TRAIL: Cross-Shard Validation for Cryptocurrency Byzantine Shard Protection
Mitch Jacovetty, Joseph Oglio, Mikhail Nesterenko, Gokarna Sharma
TL;DR
TRAIL addresses shard-failure resilience in sharded blockchains by introducing a coin-specific trail of shards that validate cross-shard transactions. It combines internal shard PBFT with a cross-shard PBFT across the trail, ensuring safety (ownership continuity) and liveness (request satisfaction) under Byzantine faults, including up to $F$ faulty shards. The work provides correctness proofs via a SimpleTRAIL reduction, analyzes message complexity, and describes practical extensions such as coin splitting/merging and dynamic shard management. Experimental evaluation in a simulator demonstrates improved security with modest overhead and favorable scalability, establishing TRAIL as a viable approach to robust sharded cryptocurrency.
Abstract
We present TRAIL: an algorithm that uses a novel consensus procedure to tolerate failed or malicious shards within a blockchain-based cryptocurrency. Our algorithm takes a new approach of selecting validator shards for each transaction from those that previously held the assets being transferred. This approach ensures the algorithm's robustness and efficiency.
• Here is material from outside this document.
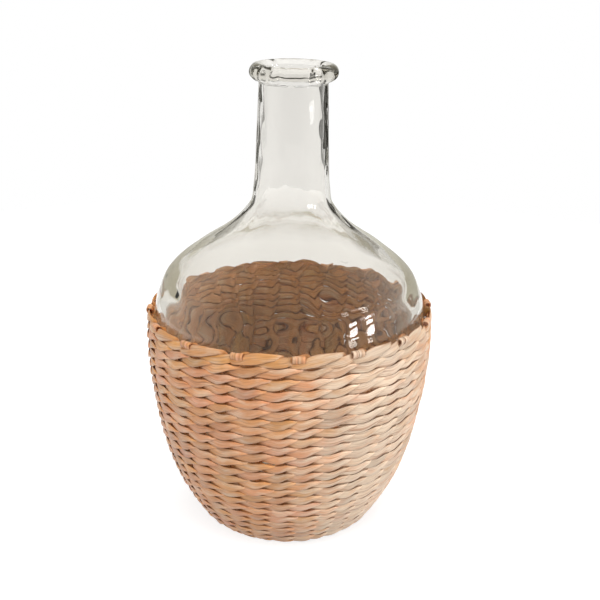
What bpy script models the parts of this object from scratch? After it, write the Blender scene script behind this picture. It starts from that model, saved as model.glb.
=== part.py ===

TRAIL is presented using PBFT for internal shard transaction processing and a modified version of PBFT for external cross-shard validation. We describe TRAIL, prove it correct, analyze its message complexity, and evaluate its performance. We propose various TRAIL optimizations: we describe how it can be adapted to other Byzantine-tolerant consensus algorithms, how a complete system may be built on the basis of it, and how TRAIL can be applied to existing and future sharded blockchains.